In an effort to defuse tensions, police changed the route of a traditional Jerusalem Day march, in which thousands of Israeli flag-waving Jewish youth were due to walk through the Old City near Damascus Gate, a flashpoint in recent weeks.

But although the trouble had died down by mid-morning, there were other focal points of tension, including the Sheikh Jarrah neighbourhood of East Jerusalem just north of the Old City where several Palestinian families face eviction from homes claimed by Jewish settlers in a long-running legal case.

Demanding that Israel remove its police from Al-Aqsa and Sheikh Jarrah, Hamas, the Islamist militant group that controls Gaza, set a 6 p.m. (1500 GMT) deadline for the forces to be withdrawn.

Even as the marchers were diverted toward Jaffa Gate, sirens sounded alerting Israelis to incoming rockets from Gaza, forcing the marchers and other Israelis to flee for cover in Jerusalem, nearby towns and in Israeli communities near Gaza.

Israel views all of Jerusalem as its capital, including the eastern part that it annexed after the 1967 war in a move that has not won international recognition. Palestinians want East Jerusalem for the capital of a state they seek in Gaza and the Israeli-occupied West Bank.

Tension had been building for weeks during the Muslim holy month of Ramadan, amid clashes between Israeli security forces and Palestinian protesters prompting international concern that events could spiral out of control.[L8N2MX0K2]

Hamas and the smaller Islamic Jihad militant group claimed responsibility for the rocket fire on Jerusalem.

Abu Ubaida, a spokesman for Hamas's armed wing, said it had launched "a rocket strike against the enemy in the occupied Jerusalem in response to their crimes and aggression against the holy city and its aggression against our people in Sheikh Jarrah and Al-Aqsa mosque."

In response, Netanyahu said: "The terrorist organisations crossed a red line on Jerusalem Day and attacked us, on the outskirts of Jerusalem."

He added: "Israel will respond very forcefully. We will not tolerate attacks on our territory, our capital, our citizens and our soldiers. Whoever strikes us will pay a heavy price."

VIOLENCE AROUND AL-AQSA MOSQUE

For Hamas, some commentators said, its challenge to Israel was a sign to Palestinians that it rather than Palestinian President Mahmoud Abbas was now calling the shots in holding Israel accountable for events in Jerusalem.

Israeli military spokesman Lieutenant-Colonel Jonathan Conricus said that at least six of the rockets fired from Gaza were launched towards Jerusalem's outskirts, where a house was hit. No casualties were reported.
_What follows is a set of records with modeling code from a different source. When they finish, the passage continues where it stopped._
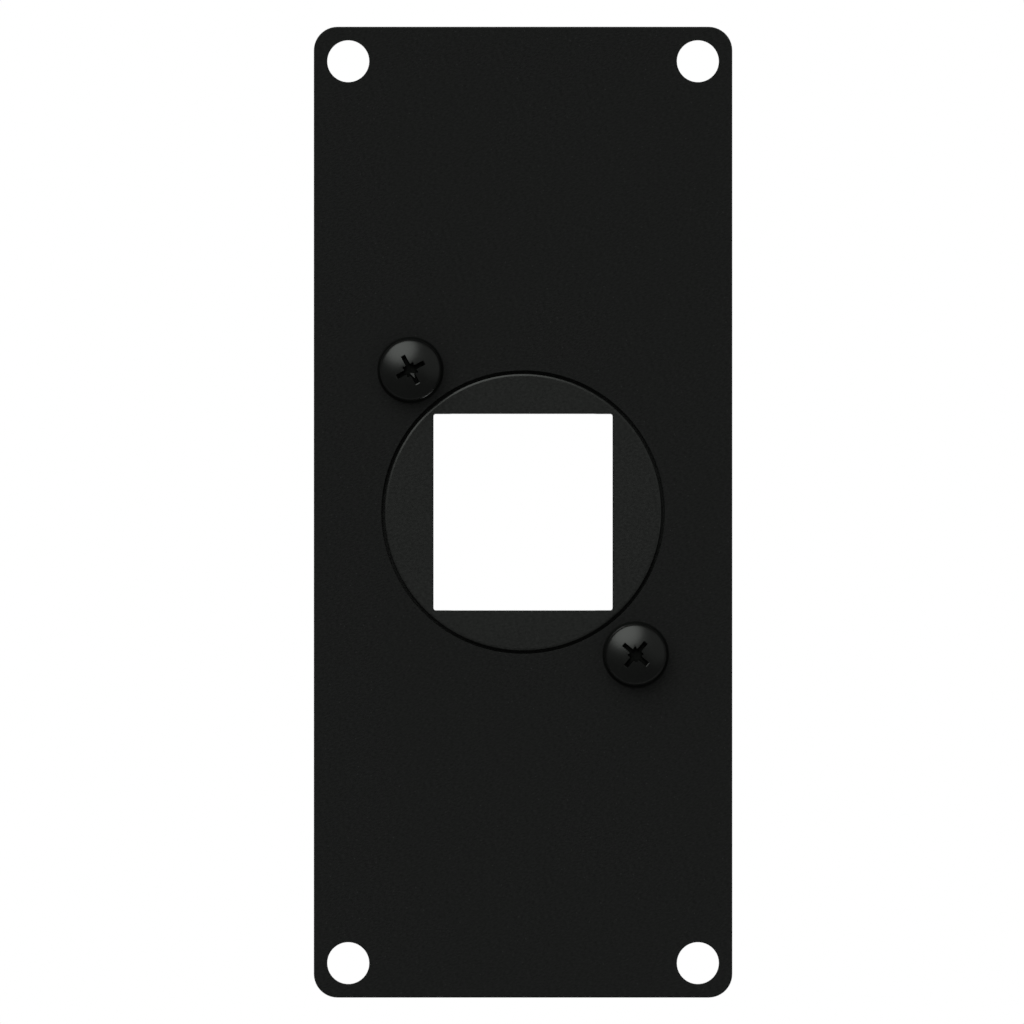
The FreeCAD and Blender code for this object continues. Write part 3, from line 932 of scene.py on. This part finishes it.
class FACEPLATE_OT_studio(bpy.types.Operator):
    """Lay the floor, light the room and set the camera"""

    bl_idname = "faceplate.studio"
    bl_label = "Set Up Studio"

    def execute(self, context):
        studio = context.scene.faceplate_studio
        lay_floor(studio.floor_drop)
        light_room(studio.ambient, studio.mirrored_room)
        for name, *setting in LIGHTS:
            add_soft_light(name, *setting, strength=getattr(studio, f"{name}_strength"))
        add_camera(studio)
        context.scene.view_settings.view_transform = "Standard"
        return {"FINISHED"}


class FACEPLATE_PT_sidebar(bpy.types.Panel):
    """Lists the faceplate's settings and steps"""

    bl_idname = "FACEPLATE_PT_sidebar"
    bl_label = "Keystone Faceplate"
    bl_space_type = "VIEW_3D"
    bl_region_type = "UI"
    bl_category = "Faceplate"

    def draw(self, context):
        layout = self.layout
        scene = context.scene
        for settings in (scene.faceplate_finish, scene.faceplate_screws, scene.faceplate_studio):
            box = layout.box()
            for name in settings.bl_rna.properties.keys():
                if name not in ("rna_type", "name"):
                    box.prop(settings, name)
        for operator in OPERATORS:
            layout.operator(operator.bl_idname)


OPERATORS = (
    FACEPLATE_OT_panel,
    FACEPLATE_OT_adapter,
    FACEPLATE_OT_screws,
    FACEPLATE_OT_nuts,
    FACEPLATE_OT_studio,
)
CLASSES = (FinishSettings, ScrewSettings, StudioSettings, *OPERATORS, FACEPLATE_PT_sidebar)


def register():
    """Registers the classes and hangs the settings on the scene."""
    for item in CLASSES:
        bpy.utils.register_class(item)
    bpy.types.Scene.faceplate_finish = PointerProperty(type=FinishSettings)
    bpy.types.Scene.faceplate_screws = PointerProperty(type=ScrewSettings)
    bpy.types.Scene.faceplate_studio = PointerProperty(type=StudioSettings)


def unregister():
    """Takes the settings and the classes away again."""
    del bpy.types.Scene.faceplate_studio
    del bpy.types.Scene.faceplate_screws
    del bpy.types.Scene.faceplate_finish
    for item in reversed(CLASSES):
        bpy.utils.unregister_class(item)


def main():
    """Runs every step in order."""
    register()
    bpy.ops.faceplate.panel()
    bpy.ops.faceplate.adapter()
    bpy.ops.faceplate.screws()
    bpy.ops.faceplate.nuts()
    bpy.ops.faceplate.studio()


if __name__ == "__main__":
    main()
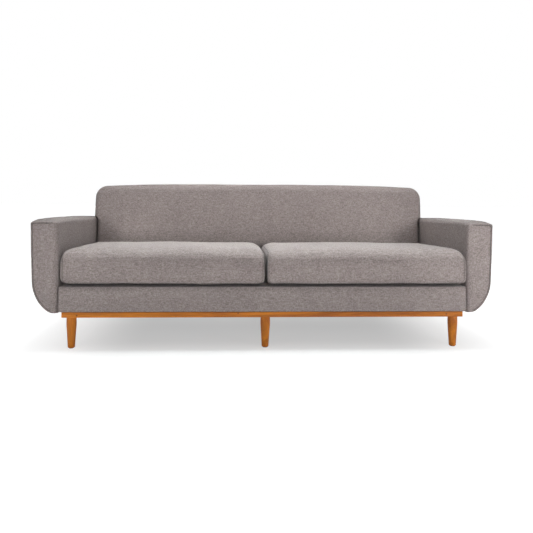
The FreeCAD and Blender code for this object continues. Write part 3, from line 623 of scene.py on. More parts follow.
ARM_OUTSIDE = 1.130
ARM_INSIDE = 0.995
ARM_BOTTOM = 0.174
ARM_FRONT = -0.440
ARM_REAR = 0.440
SIDE_RADIUS = 0.190
SIDE_TOP = 0.335
HEEL_RADIUS = 0.060
FOOT_RADIUS = 0.004
WALL_FLARE = 0.0065
FRONT_HOLLOW = 0.009
OUTER_EDGE = 0.008
INNER_EDGE = 0.025
LEAST_EDGE = 0.0015
TOP_CROWN = 0.004
ARM_NOSE = 0.015
NOSE_OUTER = 0.006
NOSE_INNER = 0.024
NOSE_TOP = 0.003
INNER_DEPTH = 0.030
REAR_ROUND = 0.006
FRONT_SEAM = -0.005
SEAT_SIDE_SEAM = 0.020
PUCKER_PITCH = 0.021
PUCKER_HEIGHT = 0.00022
FRONT_FULLNESS = 0.0022
ARM_RUNS = (6, 26, 40, 22, 10, 8, 24, 14, 50, 4)
WALL_STOP, ROOF_STOP, INNER_START, INNER_STOP, ARM_COUNT = np.cumsum(ARM_RUNS)[[3, 6, 7, 8, 9]]


def arm_top(y):
    """Height of the arm's top edge: a quick rise from the front, then a long fall."""
    share = (y - ARM_FRONT) / (ARM_REAR - ARM_FRONT)
    if share <= 0.12:
        return 0.6145 + 0.0105 * math.sin(math.pi / 2 * share / 0.12)
    return 0.602 + 0.023 * math.cos(math.pi / 2 * (share - 0.12) / 0.88)


def inner_draw(y):
    """How far the seat side lies inside its box: round at the front, hollow behind, then full."""
    hollow = FRONT_HOLLOW * (1 - soft_step((y + 0.40) / 0.50))
    share = 1 - np.minimum((y - ARM_FRONT) / INNER_DEPTH, 1)
    return hollow + NOSE_INNER * (1 - np.sqrt(1 - share**2))


def arc(centre, radius, start, end, count):
    """Points round a centre, from one angle to another."""
    angles = np.radians(np.linspace(start, end, count, endpoint=False))
    return np.stack([centre[0] + radius * np.cos(angles), centre[1] + radius * np.sin(angles)], axis=1)


def line(start, end, count):
    """Points from a start towards an end."""
    shares = np.linspace(0, 1, count, endpoint=False)[:, None]
    return np.array(start) * (1 - shares) + np.array(end) * shares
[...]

"We have started to attack Hamas military targets," Conricus said in a briefing to reporters, putting no timeframe on any Israeli offensive. "Hamas will pay a heavy price."

He said the military was looking into reports that children had been killed.

"We had multiple events of rockets fired by Gaza terrorists falling short. This might be the same," Conricus said.

Along the fortified Gaza-Israeli border, a Palestinian anti-tank missile fired from the tiny coastal territory struck a civilian vehicle, injuring one Israeli, he said.

After learning of the deaths in Gaza, President Abbas decided to cancel celebrations of the upcoming Eid El-Fitr that marks the end of Ramadan, and limit them to religious rituals only, according to a statement published by the official WAFA news agency.

The report said he also decided to lower flags to half-mast “to mourn the souls of the martyrs of our people who were killed in the Israeli bombardment on Gaza Strip.”

International efforts to stem the violence appeared to have already begun. A Palestinian official told Reuters that Egypt, Qatar and the United Nations, which have mediated truces between Israel and Hamas in the past, were in contact with the group's leader Ismail Haniyeh.